The conflict between Israel and the Arab world, on the other hand, is a true hatefest, but it doesn’t stem from religious principles. It’s a war over territory. No appeals to holy scripture or tradition are necessary to fuel that fight.

Islam-bashers also justify themselves by pointing to the supremacy of autocrats over many Islamic countries and the institution of Islam as state religion in those countries.

If the status of Islam as a state religion worries you, consider that Christianity is the official religion of a number of countries, including the United Kingdom, Denmark, Norway, Greece, and Argentina; from this we can conclude—nothing. Those states aren’t acting in concert or as individuals to advance the cause of Christianity in other lands—but neither are the Islamic states.

Like Christianity, Islam is now long past its peak of consolidated political control; as a state religion in various lands today, Islam is no more coherent a global power than Christianity is.

What about those Islamic dictators? Well, most of the dictators are neither enemies of Western democracies nor friends of radical Islamists. The House of Saud, Saddam Hussein, and Hosni Mubarak have all been hated enemies of Islamic extremists and brutal oppressors of Islamic radicals.

As both a practical and moral matter, Americans should continue to distinguish between the Islam we can get along with and the radicals we cannot.

Invest in a Democratic Society

30 August 2011

Our government is part of our society. You won’t like everything it does, but if you try to radically change it, you’re going to run into major difficulties.

You can wish for some changes, but there’s not too much most people can do as individuals to make a big difference. What you can do is join up with folks who are like-minded or have similar interests to yours, and work on influencing that group while helping that group influence our politics. Sometimes your group will swing an election to someone who will run things more to your liking.

The most powerful political groups are the major parties, so you might want to gauge which of the two parties suits you better and support it. Or, if you are part of a smaller movement, help your group figure out which party to back, and then support the party that your group supports.

These aren’t very original thoughts or profound insights.

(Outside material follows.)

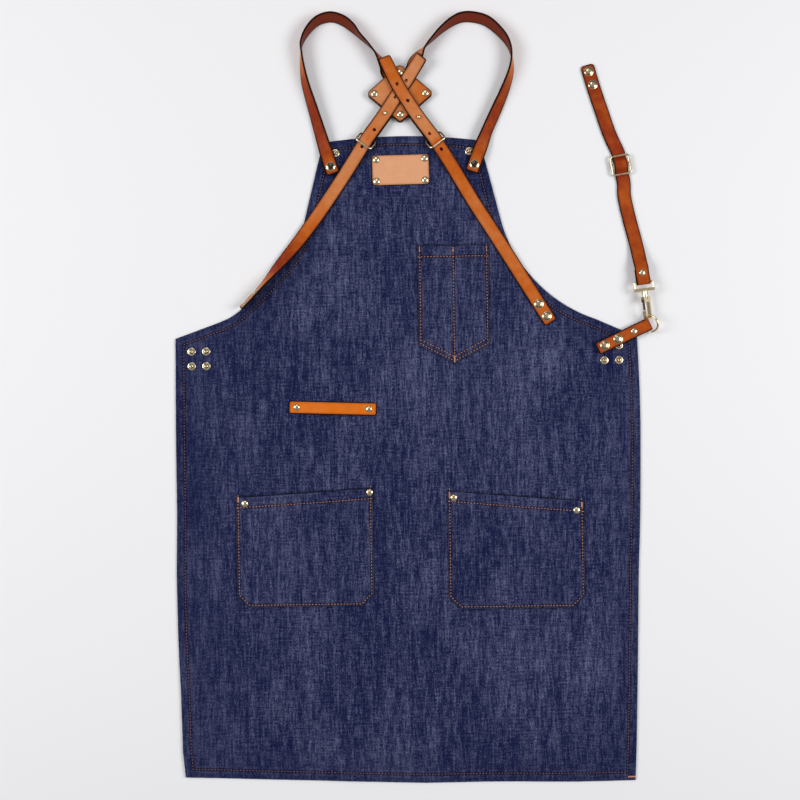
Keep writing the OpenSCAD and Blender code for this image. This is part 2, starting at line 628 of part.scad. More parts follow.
module on_tab() { translate([pivot.x, pivot.y, 0]) rotate(tab_angle) children(); }
tab_turn = 30;
tab_rivet_d = tab_len - 20;
module side_tab() {
    color(tan) on_tab() difference() {
        union() {
            translate([-tab_back, -tab_w / 2, tab_z]) cube([tab_len + tab_back, tab_w, strap_t]);
            translate([tab_len - tab_turn, -tab_w / 2, tab_z - strap_t - lay])
                cube([tab_turn, tab_w, strap_t]);
            translate([tab_len, 0, ring_z]) fold(fold_r, tab_w);
        }
        translate([tab_len, 0, ring_z]) fold_bore();
        for (d = [0, stud_pitch, tab_rivet_d]) translate([d, 0, -1]) cylinder(r = shank_r, h = 20);
    }
}
module side_tab_snaps() {
    color(gold) on_tab() for (d = [0, stud_pitch]) translate([d, 0, tab_z]) snap();
}
module side_tab_rivet() {
    low = tab_z - strap_t - lay;
    color(gold) on_tab() translate([tab_rivet_d, 0, 0]) {
        rivet(low - back_t, tab_z + strap_t);
        translate([0, 0, low - back_t]) cylinder(r = back_r, h = back_t);
    }
}
module d_ring() {
    color(gold) translate(ring_at) rotate([0, 0, tab_angle]) rotate([0, -ring_tilt, 0]) {
        translate([0, -ring_half, 0]) rotate([-90, 0, 0]) cylinder(r = wire_r, h = 2 * ring_half);
        for (y = [-ring_half, ring_half]) translate([0, y, 0]) {
            sphere(wire_r);
            rotate([0, 90, 0]) cylinder(r = wire_r, h = ring_leg);
        }
        translate([ring_leg, 0, 0]) rotate([0, 0, -90]) rotate_extrude(angle = 180)
            translate([ring_half, 0]) circle(wire_r);
    }
}
module on_hook() { translate(grip) rotate([0, 0, hook_dir]) rotate([hook_roll, 0, 0]) children(); }
// outline drawn in the hook's length and height, given a width across
module slab(w) { rotate([90, 0, 0]) linear_extrude(w, center = true) children(); }
module hook_body() {
    top = arm_mid + hook_wire / 2;
    color(gold) on_hook() difference() {
        union() {
            slab(hook_w) {
                intersection() {
                    translate([0, mouth_mid]) difference() {
                        circle(mouth_r + hook_wire);
                        circle(mouth_r);
                    }
                    translate([-20, -20]) square([20.01, 60]);
                }
                translate([0, spine_low]) square([collar_x, hook_wire]);
                translate([0, arm_mid - hook_wire / 2]) square([nose, hook_wire]);
                translate([nose, arm_mid]) circle(hook_wire / 2);
                translate([gate_pivot - 2, spine_low]) square([collar_x - gate_pivot + 2, top - spine_low]);
            }
            translate([collar_x - 0.01, 0, mouth_mid]) rotate([0, 90, 0]) cylinder(r = collar_r, h = collar_len);
        }
        // slot and bore for the gate
        translate([gate_pivot - 3, -gate_w / 2 - gap, arm_mid - 3]) cube([5.4, gate_w + 2 * gap, 8]);
        translate([gate_pivot, 0, arm_mid]) rotate([90, 0, 0]) cylinder(r = pin_r, h = 20, center = true);
        // bore and head room for the swivel
        translate([collar_x - 3, 0, mouth_mid]) rotate([0, 90, 0]) cylinder(r = 2.9, h = 4.6);
        translate([collar_x, 0, mouth_mid]) rotate([0, 90, 0]) cylinder(r = stem_r + 0.1, h = 20);
    }
}
module gate_pin() {
    color(gold) on_hook() translate([gate_pivot, 0, arm_mid]) rotate([90, 0, 0])
        cylinder(r = pin_r, h = hook_w, center = true);
}
module gate_spring() {
    color("silver") on_hook() translate([gate_pivot - 2.2, -0.9, arm_mid - 3]) cube([4.6, 1.8, 0.3]);
}
module hook_gate() {
    tip = gate_pivot - gate_len;
    color(dark) on_hook() difference() {
        slab(gate_w) {
            translate([tip, arm_mid - 0.9]) square([gate_len, 1.8]);
            translate([gate_pivot, arm_mid]) circle(1.8);
        }
        translate([gate_pivot, 0, arm_mid]) rotate([90, 0, 0]) cylinder(r = pin_r + 0.1, h = 10, center = true);
    }
}
// the eye turns about the hook's length and lies level at rest
module swivel_eye() {
    color(gold) translate(grip + mouth_mid * hook_up) rotate([0, 0, hook_dir]) {
        translate([collar_x - 2, 0, 0]) rotate([0, 90, 0]) cylinder(r = 2.5, h = 3);
        translate([collar_x - 2, 0, 0]) rotate([0, 90, 0]) cylinder(r = stem_r, h = eye_x - collar_x + 3);
        translate([eye_x, -eye_half - wire_r, -1.6]) cube([4, 2 * (eye_half + wire_r), 3.2]);
        translate([eye_x + 2, 0, 0]) wire_frame(eye_bar - eye_x - 2, eye_half, wire_r);
    }
}
// waist strap stations, counted from the eye's far bar
buckle_at = [eye_at.x - 25.5, eye_at.y + 153];
buckle_dir = [cos(100), sin(100)];
buckle_z = 4.9;
function by_eye(p) = [for (q = p) [eye_at.x + q[0], eye_at.y + q[1], q[2], 0]];
function by_buckle(p) = [for (q = p)
    [buckle_at.x + q[0] * buckle_dir.x, buckle_at.y + q[0] * buckle_dir.y, q[1], 0]];
strap_floor = 0.2;
over_bar = buckle_z + wire_r + gap;
strap_route = concat(
    by_eye([[-0.7, 6, eye_at.z - strap_t / 2], [-2.3, 20, eye_at.z - strap_t / 2], [-6.5, 40, 3.4],
        [-11.5, 60, 0.4], [-18, 84, strap_floor], [-23, 112, strap_floor]]),
    by_buckle([[-24, strap_floor], [2 - buckle_len / 2, strap_floor], [-2.4, over_bar], [2.4, over_bar],
        [buckle_len / 2 - 2, strap_floor], [24, strap_floor]]),
    by_eye([[-40, 195, strap_floor], [-52, 226, strap_floor], [-61, 254, strap_floor], [-67.5, 284, strap_floor]]));
waist_last = strap_route[len(strap_route) - 1];
waist_prev = strap_route[len(strap_route) - 2];
waist_run = unit([waist_last.x - waist_prev.x, waist_last.y - waist_prev.y]);
waist_rivet_d = 12;
waist_snaps = [9, 27];
module waist_strap() {
    color(tan) difference() {
        union() {
            strap(strap_route);
            translate(eye_at) rotate([0, 0, hook_dir]) {
                fold(fold_r);
                translate([0, -strap_w / 2, -strap_t / 2]) cube([7, strap_w, strap_t]);
                translate([0, -strap_w / 2, -fold_r]) cube([waist_rivet_d + 6, strap_w, strap_t]);
            }
        }
        translate(eye_at) rotate([0, 0, hook_dir]) {
            fold_bore();
            translate([waist_rivet_d, 0, -20]) cylinder(r = shank_r, h = 40);
        }
        for (d = waist_snaps) translate([waist_last.x - d * waist_run.x, waist_last.y - d * waist_run.y, -1])
            cylinder(r = shank_r, h = 20);
    }
}
module waist_strap_rivet() {
    color(gold) translate(eye_at) rotate([0, 0, hook_dir]) translate([waist_rivet_d, 0, 0])
        rivet(-fold_r - back_t, strap_t / 2, 4.4);
}
module waist_strap_snaps() {
    color(gold) for (d = waist_snaps)
        translate([waist_last.x - d * waist_run.x, waist_last.y - d * waist_run.y, strap_floor]) free_snap();
}
module slide_buckle() {
    color(gold) translate([buckle_at.x, buckle_at.y, buckle_z]) rotate(100) {
        translate([-buckle_len / 2, 0, 0]) wire_frame(buckle_len, wire_half, wire_r);
        translate([0, -wire_half, 0]) rotate([-90, 0, 0]) cylinder(r = wire_r - 0.2, h = 2 * wire_half);
    }
}

apron_panel();
chest_pocket();
hand_pocket_left();
hand_pocket_right();
pocket_rivets();
label_patch();
label_rivets();
tool_loop();
tool_loop_rivets();
side_studs_left();
side_studs_right();
bib_studs();
rivet_backs();
shoulder_strap_left();
shoulder_strap_right();
shoulder_snaps();
cross_patch_back();
cross_patch_front();
cross_patch_rivets();
button_studs();
button_screws();
back_strap_left();
back_strap_right();
back_strap_snaps();
harness_loop_left();
harness_loop_right();
side_tab();
side_tab_snaps();
side_tab_rivet();
d_ring();
hook_body();
gate_pin();
gate_spring();
hook_gate();
swivel_eye();
waist_strap();
waist_strap_rivet();
waist_strap_snaps();
slide_buckle();
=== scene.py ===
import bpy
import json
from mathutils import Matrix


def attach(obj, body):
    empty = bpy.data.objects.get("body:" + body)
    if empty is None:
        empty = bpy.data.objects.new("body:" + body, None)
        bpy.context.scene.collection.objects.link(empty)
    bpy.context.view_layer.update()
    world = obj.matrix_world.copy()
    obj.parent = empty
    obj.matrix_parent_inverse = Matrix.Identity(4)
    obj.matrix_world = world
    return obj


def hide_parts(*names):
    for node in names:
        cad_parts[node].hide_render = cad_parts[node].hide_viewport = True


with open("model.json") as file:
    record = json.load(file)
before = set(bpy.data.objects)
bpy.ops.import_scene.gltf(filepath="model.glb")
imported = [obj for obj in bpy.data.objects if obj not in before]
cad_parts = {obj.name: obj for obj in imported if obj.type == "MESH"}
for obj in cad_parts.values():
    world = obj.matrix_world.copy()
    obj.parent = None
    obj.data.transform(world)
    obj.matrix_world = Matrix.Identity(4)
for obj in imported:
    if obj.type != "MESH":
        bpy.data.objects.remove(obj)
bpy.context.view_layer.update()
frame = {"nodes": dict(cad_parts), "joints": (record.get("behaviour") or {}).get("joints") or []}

import json
import math

import bpy
import numpy as np
from mathutils import Vector
from mathutils.geometry import delaunay_2d_cdt

mm = 0.001
print("frame loaded:", len(frame["nodes"]), "CAD nodes")

# the camera looks straight down on the apron as it lies
view = {"over": (-7.7, -83.7), "height": 1560, "width": 1040, "turn": -0.85}


def makeCamera():
    data = bpy.data.cameras.new("camera")
    data.sensor_width = 36
    data.lens = 36 * view["height"] / view["width"]
    data.clip_end = 50
    camera = bpy.data.objects.new("camera", data)
    camera.location = (view["over"][0] * mm, view["over"][1] * mm, view["height"] * mm)
    camera.rotation_euler = (0, 0, math.radians(view["turn"]))
    bpy.context.scene.collection.objects.link(camera)
    bpy.context.scene.camera = camera


makeCamera()


# small node helpers
def addNode(tree, kind, inputs=None, **settings):
    made = tree.nodes.new(kind)
    for key, value in settings.items():
        setattr(made, key, value)
    for key, value in (inputs or {}).items():
        if isinstance(value, bpy.types.NodeSocket):
            tree.links.new(value, made.inputs[key])
        else:
            made.inputs[key].default_value = value
    return made


def maths(tree, operation, a, b=0.0, clamp=False):
    return addNode(tree, "ShaderNodeMath", {0: a, 1: b}, operation=operation, use_clamp=clamp).outputs[0]


def mixColour(tree, factor, a, b, blend="MIX"):
    made = addNode(tree, "ShaderNodeMix", {0: factor, 6: a, 7: b}, data_type="RGBA", blend_type=blend)
    return made.outputs[2]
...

A lot of people don’t subscribe to them, though. Witness your average political blog commenter. They expect to get everything their own way by ranting, and if neither party closely matches their individual views, they are inclined to embrace radicalism. Radicalism’s not for me; I have too much to lose.

US Treasury Yields Are Low

30 August 2011

If you are interested to know what interest rates the United States pays on its Treasury bills, you can check them at a site like Bankrate.com.

These rates are down from a month ago. So if anyone tries to tell you rates shot up when S & P flipped out and downgraded US debt earlier this month, make a mental note that that person is not a trustworthy source of financial information.

Rates are also down from one year ago. They are really about as low as they can go, and there’s no movement up yet. Whatever is hurting our economy now, it is not a lack of confidence in the ability of the United States to pay back its debts.

[Update, 2 Sept.: Removed a misplaced word “who” in “if anyone who tries”.]

Not Hypocrisy

23 August 2011

It isn’t hypocrisy for a member of Congress to request funds for their district from a program that they oppose. Why can’t left-aligned bloggers resist this lame accusation?

If you have half a brain or more, you understand that opposition to a program means it shouldn’t be giving out money to anyone. Of course, as long as it is giving out money to everyone else, you accomplish nothing by not taking what you could get for your district.

It’s the same as opposing some tax deduction, but claiming that deduction for yourself as long as you are eligible. You think it’s a bad idea for the government to give up so much tax revenue, but they are doing it anyway. There’s no virtue to not taking what the existing law gives you. You can still say it’s a bad idea.

Lindershaw City Teems

10 August 2011

The views on this blog have been going through the roof! And I haven’t even started publicizing it yet.

I’m holding the line on ads, though.

Five B.S. Allegations against George W. Bush

10 August 2011

At the same time I was thinking of a bunch of bad raps against President Obama, I thought about some unfair claims that had been made against George W. Bush while he was president.

1. He knew about the 9/11 attacks beforehand.

2. He said “the question is our children learning?”

3. He let Osama bin Laden get away.

4. He didn’t care about black people.

5. He couldn’t think of any mistakes he’d made as President.

However, there were some sound criticisms as well:

1. He moved to privatize Social Security.

2. He took us to war against Iraq on fabricated evidence.

3. He asked for and got more spending, less revenue, and a large deficit throughout several years of economic growth.

4. He denied global warming was occurring.

5. He ran a relentless political propaganda campaign against the opposition.

If You Do This One Weird Trick Every Year, You’ll Balance the Budget!

4 August 2011

A United States Senator advocates a permanent nonsensical constraint on debt limits on the Wall Street Journal’s opinion page.

One, the gimmick doesn’t make sense, as I’ve already remarked. Two, if you tried to do it anyway, you’d fail. The present deal on spending cuts did not come easy, and we’re still not done wrangling over it. Trying to force ever-deeper cuts by this same political method year after year would exhaust everyone’s tolerance for tea-partydom by the second year.

Budget gimmicks for balancing the budget have been tried before. Gimmicks are things that offer you a novel and simple-sounding strategy that logically implies you’ll reach your goal. This might make Wall Street Journal readers feel good until it comes time to take the next novel, simple-sounding step, and it turns out to be even more difficult and less satisfactory than the old, complicated way of doing things.

Here’s an old idea that actually has worked before. Increase taxes, restrain spending, and let the economy grow. The first two parts don’t tend to make people happy. But it’s like diet and exercise–you’d better pay attention to both if you want to get in shape.